Qatar in June asked Montreal-based ICAO to resolve the conflict, using a dispute resolution mechanism in the Chicago Convention, a 1944 treaty that created the agency and set basic rules for international aviation.

Saudi Arabia, the United Arab Emirates, Egypt and Bahrain said on Sunday they would allow Qatari planes to use air corridors in emergencies.

Joint drill launched

Turkey and its main regional ally Qatar on Tuesday launched military exercises in the emirate that will involve some 250 Turkish troops and 30 armoured vehicles, reports said.

The exercises come as Ankara presses on with its unequivocal backing of Doha in the crisis triggered by the political and economic isolation of Qatar by Gulf and other Arab states led by Saudi Arabia.

Turkish state media said that the Turkish frigate TCG Gokova had docked in Doha earlier this week carrying 214 soldiers who would take part in the exercises.

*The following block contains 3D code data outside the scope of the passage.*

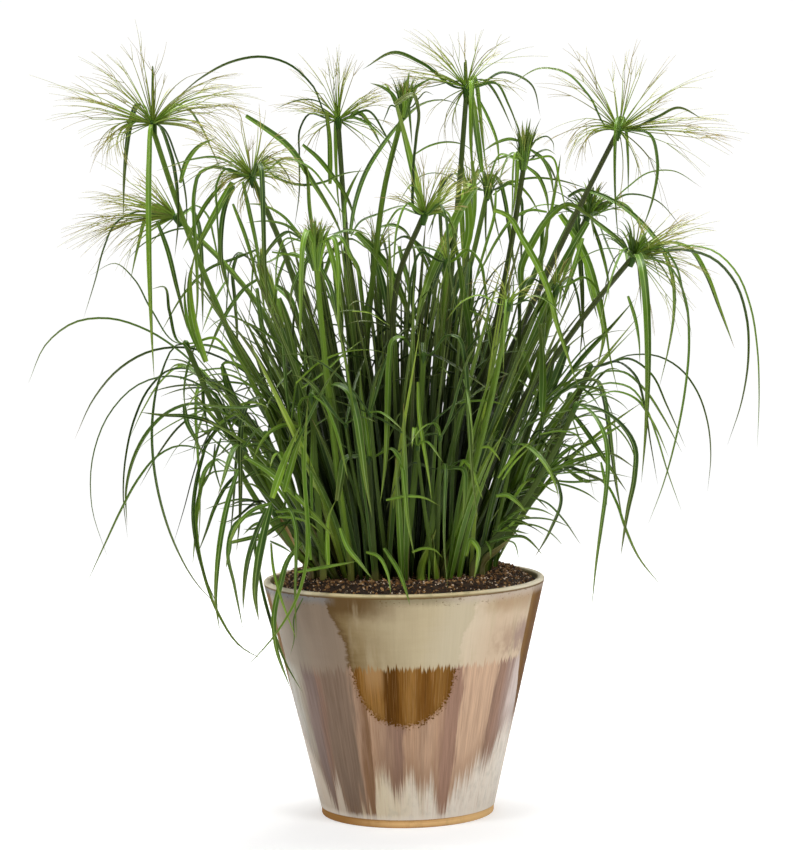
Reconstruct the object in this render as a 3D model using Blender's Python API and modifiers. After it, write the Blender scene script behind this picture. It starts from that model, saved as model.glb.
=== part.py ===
# A potted papyrus: a glazed pot with its potting mix, and a clump of three-sided stems that
# lean outwards. Each tall stem carries a crown, in which a whorl of long leaves and an umbel of
# thin rays grow from one knot. Shorter shoots with leaves of their own fill in the clump.
# Metres, +Z up. The origin is the middle of the pot's flat underside; -Y faces the viewer.

import math
import random

import bmesh
import bpy
import numpy as np
from mathutils import Vector

MM = 0.001
GAP = 0.3 * MM  # between pieces that touch

# The pot, from its flat underside to its rounded lip
RIM_RADIUS = 150 * MM
WALL_FOOT_RADIUS = 93.6 * MM
POT_HEIGHT = 253 * MM
WALL = 8.2 * MM
FLOOR = 12 * MM
LIP_HEIGHT = 4 * MM
LIP_POINTS = 5
FOOT_BAND = 9 * MM
FOOT_INSET = 1.2 * MM
FOOT_CHAMFER = 1.5 * MM
TURN_STEPS = 40
SEAM_MERGE = 0.01 * MM

# The potting mix: heaped a little above the lip in the middle, lower along the wall
SOIL_TOP = 260 * MM
SOIL_EDGE = 248 * MM
SOIL_FLAT_RADIUS = 116 * MM

# Stems, leaves and rays
FOOT_Z = SOIL_TOP + GAP
FOOT_RISE = 8 * MM  # the straight upright start of a stem
CULM_FOOT_RADIUS = 4.6 * MM
CULM_TOP_RADIUS = 3.4 * MM
CULM_SEGMENTS = 6
SHOOT_FOOT_RADIUS = 4.2 * MM
SHOOT_TOP_RADIUS = 3.0 * MM
SHOOT_SEGMENTS = 4
STEM_LEAN_BELOW = 1.35  # a stem leans most near its foot and straightens as it rises
STEM_LEAN_ABOVE = 0.65
KNOT_RADIUS = 5.5 * MM
LEAF_START = 9 * MM  # from the knot's middle to where a leaf leaves it
LEAF_BOW = 0.55
LEAF_RING_SPACING = 44 * MM
LEAF_RINGS = (3, 7)
LEAF_DEPTH = 0.34  # keel depth as a share of width
LEAF_LEAST_DEPTH = 0.9 * MM
LEAF_WIDEST = 0.35  # share of the length at which a leaf is widest
LEAF_BASE_WIDTH = 0.6
LEAF_TAPER = 1.8  # over 1: the leaf stays broad for longer before its tip
LEAF_SWEEP = 0.08
LEAF_TWIST = (20, 80)
LEVEL_FALL = 45  # how steeply a leaf's tip points down that drops as little as it can
PLUMB_FALL = 90
RISING_FALL = 40
STEM_DEPTH = 0.8  # keel depth of stems and rays as a share of width
RAY_COUNT = 8
RAY_WIDTH = 2.0 * MM
RAY_RING_SHARE = 0.35  # how far along a ray its one ring is
RAY_INNER_POLAR = 12
RAY_SPREAD = 0.6  # under 1: more of the rays lie well out
RAY_UNEVENNESS = 0.12  # of a ray's length
RAY_DROOP = 0.16
GOLDEN_ANGLE = 137.5
CLEARANCE = 0.6 * MM
POT_CLEARANCE = 3 * MM
OWN_CLEAR_FROM = 20 * MM  # strands of one knot may touch closer to it than this
TINY = 1e-15  # keeps a division by a length of nothing finite
NUDGES = (0, 6, -6, 12, -12, 18, -18, 25, -25, 32, -32, 40, -40, 50, -50, 62, -62, 75, -75, 90, -90)
REACHES = (1.0, 0.94, 1.06, 0.88)
SEED = 7

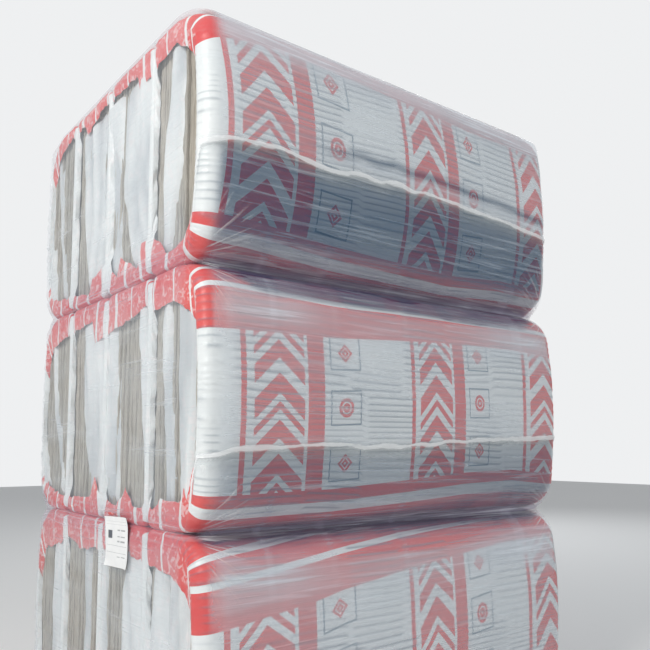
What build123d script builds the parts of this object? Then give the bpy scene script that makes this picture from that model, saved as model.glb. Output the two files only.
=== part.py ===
"""A stretch-wrapped stack of mineral wool slab packs.

Each pack is a row of slabs standing on their long edges, pressed together and held by a sleeve of
film. The sleeve runs round the slabs' long faces and curls over their ends, leaving a window there.
Packs stand side by side in a tier, the tiers stand on each other, and one wound film binds them all.

The origin is on the floor, under the middle of the stack. X runs along the slabs, Y across the packs
and Z up. All lengths are in millimetres and all angles in degrees.
"""

from build123d import *
import os
from math import asin, atan2, cos, degrees, radians, sin, sqrt

# Slabs
slab_length = 1250
slab_width = 610
slab_pressed = 14.0
slab_count = 20
slab_gap = 0.4

# Shape of a pack
outer_edge_radius = 100
outer_belly_angle = 8
inner_edge_radius = 30

# Sleeve of film round a pack
sleeve_thickness = 1.0
sleeve_fit = 0.3
side_lip = 46
end_lip = 62
window_corner = 34

# Stack
packs_in_tier = 4
pack_gap = 0.3
tier_gap = 0.3
tier_names = ["bottom", "middle", "top"]
tier_shift = 7
tier_setback = {"bottom": -tier_shift, "middle": -tier_shift, "top": tier_shift}

# Film wound round the stack
wrap_thickness = 1.0
wrap_fit = 0.3
wrap_waist_radius = 14
wrap_lower_edge = 45
wrap_top_lip = 150
wrap_top_corner = 60

# Label on the wound film
label_width = 145
label_height = 126
label_thickness = 0.8
label_fit = 0.3
label_tilt = 2
label_middle = -145
label_drop = 48

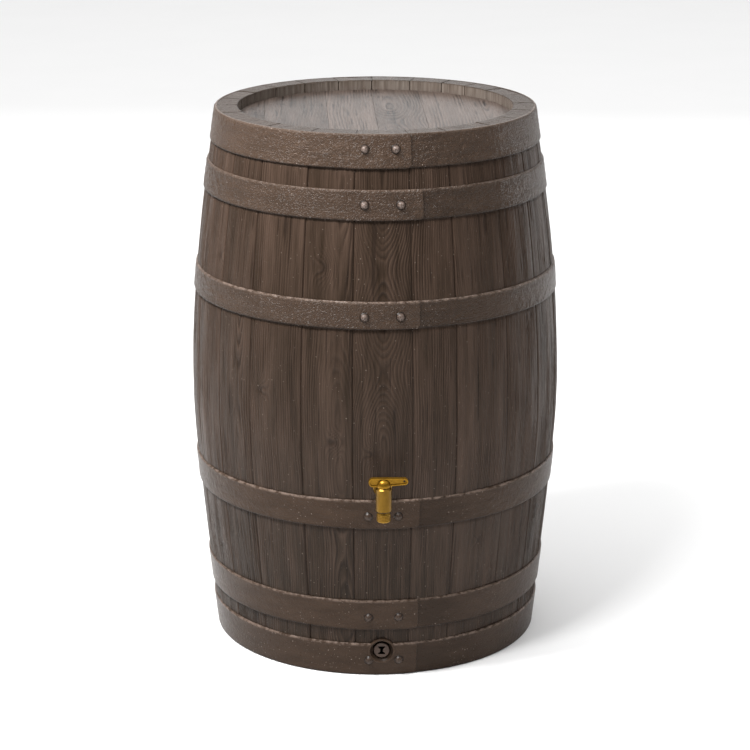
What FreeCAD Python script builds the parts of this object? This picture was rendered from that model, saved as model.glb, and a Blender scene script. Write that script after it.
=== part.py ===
"""A rain barrel in the form of a wine cask: a moulded shell with stave and grain relief, six riveted hoops,
a lift-off lid, a turn-handle tap and a screwed drain plug. Millimetres, +Z up, origin at the centre of the
foot ring, with the tap on the -Y side."""
import FreeCAD, Part
import math
import os

# ---- driving dimensions --------------------------------------------------------------------------------
HEIGHT = 960.0
BELLY_RADIUS = 328.3
BELLY_HEIGHT = 455.0
FOOT_RADIUS = 289.0
HEAD_RADIUS = 279.0
FOOT_FLARE = 0.112            # slope that the stave line tends to below the belly
HEAD_FLARE = 0.25             # and above it
WALL = 4.5
GAP = 0.3                     # between parts that lie close without being a fit
RUNNING_GAP = 0.05            # radial, in a turning or screwed fit

# stave joints, in degrees from the front (-Y) towards +X
STAVE_JOINTS = (-8.9, 9.1, 23, 42, 58, 75, 90, 108, 122, 135.5, 147.7, 162.5, 179.3,
                194, 210, 226, 241, 256, 270, 286, 302, 316.8, 335.2)
JOINT_WIDTH = 2.2
JOINT_DEPTH = 1.2

# the rim, the ledge inside it that carries the lid, and the ring under the barrel
RIM_INSIDE_RADIUS = 242.0
LEDGE_HEIGHT = 935.0
MOUTH_RADIUS = 228.0
MOUTH_LIP = 10.0
FOOT_RING_INSIDE_RADIUS = 262.0
FOOT_RECESS = 12.0

# the lid
LID_TOP = 943.0
LID_RADIUS = 240.5
LID_PLATE = 4.5
LID_SKIRT_RADIUS = 226.5
LID_SKIRT = 3.0
LID_SKIRT_DEPTH = 15.0
LID_RIBS = 8
LID_HUB_RADIUS = 20.0
PLANK_JOINTS = (-195, -84, 0, 87, 192)      # x of the joints between the lid's planks
PLANK_JOINT_WIDTH = 1.6
PLANK_JOINT_DEPTH = 1.0

# the hoops: name, lower edge, upper edge, height of the rivets, then three arc lengths from the front
# towards +X: first rivet, second rivet and the cut end of the lap
HOOPS = (
    ("head_hoop", 904, 960, 935, -28, 23, 49),
    ("upper_quarter_hoop", 819, 869, 844, -29, 31, 69),
    ("upper_bilge_hoop", 638, 684, 658, -30, 30, 63),
    ("lower_bilge_hoop", 283, 336, 306, -24, 27, 64),
    ("lower_quarter_hoop", 89, 145, 113, -23, 29, 63),
    ("foot_hoop", 0, 61, 29, -22, 30, 61),
)
HOOP_THICKNESS = 3.0
HOOP_EDGE = 0.9               # bevel along a hoop's outer edges
LAP_STEP = 1.8                # how far the outer end of the strip stands over the inner one
LAP_START = -62.0             # arc length where the strip climbs over its own end
LAP_CORNER = 7.0
LAP_DROP = 1.0                # the lap reaches a little lower than the rest of the hoop
RIVET_HEAD_RADIUS = 6.75
RIVET_HEAD_HEIGHT = 5.6
RIVET_SHANK_RADIUS = 3.0
RIVET_SEAT_GAP = 0.1          # a flat rivet head on the curved lap

# the tap
TAP_REACH = 375.0             # from the barrel's axis to the tap's upright axis
TAP_INLET_HEIGHT = 360.0
TAP_SEAT = 326.0              # flat pad on the shell, from the barrel's axis
TAP_PAD_RADIUS = 18.0
TAP_PAD_DEPTH = 6.0
TAP_BOSS_RADIUS = 21.0        # the boss behind the pad, inside the shell
TAP_BOSS_DEPTH = 22.0
TAP_INSERT_RADIUS = 15.8
TAP_INSERT_FLANGE = (18.5, 3.0)
TAP_THREAD_RADIUS = 13.22     # a 3/4 inch pipe thread, drawn plain
TAP_THREAD_LENGTH = 17.0
TAP_WASHER = 2.5
TAP_COLLAR_RADIUS = 15.0
TAP_COLLAR = 5.0
TAP_PIPE_RADIUS = 9.5
TAP_WATERWAY_RADIUS = 6.0
TAP_BODY_RADIUS = 13.5
TAP_BODY_BOTTOM = 335.4
TAP_BODY_TOP = 377.0
TAP_SHOULDER = 2.6
TAP_TOP_PLATE = 3.0
ROTOR_CHAMBER_RADIUS = 9.0
ROTOR_BOTTOM = 345.3
ROTOR_BORE_RADIUS = 5.5
STEM_RADIUS = 5.0
STEM_SQUARE = 6.95
STEM_TOP = 385.5
SEAL_SECTION_RADIUS = 0.97
SEAL_GROOVE_WIDTH = 2.4
SEAL_GROOVE_DEPTH = 1.95
SEAL_HEIGHTS = {"tap_rotor_seal_lower": 348.7, "tap_rotor_seal_upper": 370.7}
SPOUT_BOTTOM = 316.6
SPOUT_RADIUS = 11.75
SPOUT_NECK_RADIUS = 10.9
SPOUT_NECK = 4.4
SPOUT_BORE_RADIUS = 7.5
SPOUT_SPIGOT_RADIUS = 10.5
SPOUT_SPIGOT = 9.3
SPOUT_EDGE = 2.0
SPOUT_WASHER = 1.0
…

The exercises got underway on Tuesday and would initially involve ground forces with naval forces later on, NTV television said. An observation day involving top commanders would take place on Aug 7-8, it added.

A total of 250 Turkish soldiers and 30 armoured vehicles will take part, it added.

On June 5, Saudi Arabia, Bahrain, the United Arab Emirates and Egypt cut ties with Qatar accusing it of backing extremism and fostering ties with their Shiite rival Iran.

Doha denies the claims and has been strongly backed by Ankara throughout the standoff.

The crisis has put Turkey in a delicate position as it seeks to balance its strategic alliance with Qatar with preserving its own relations with regional kingpin Saudi Arabia.

Turkey is setting up a military base in Qatar, its only such outpost in the region. It has sped up the process since the crisis began and reportedly now has 150 troops at the base.

After a whistlestop tour of the region last month that included visits to Qatar, Saudi Arabia and Kuwait, Turkish President Recep Tayyip Erdogan said more time was needed to solve the crisis.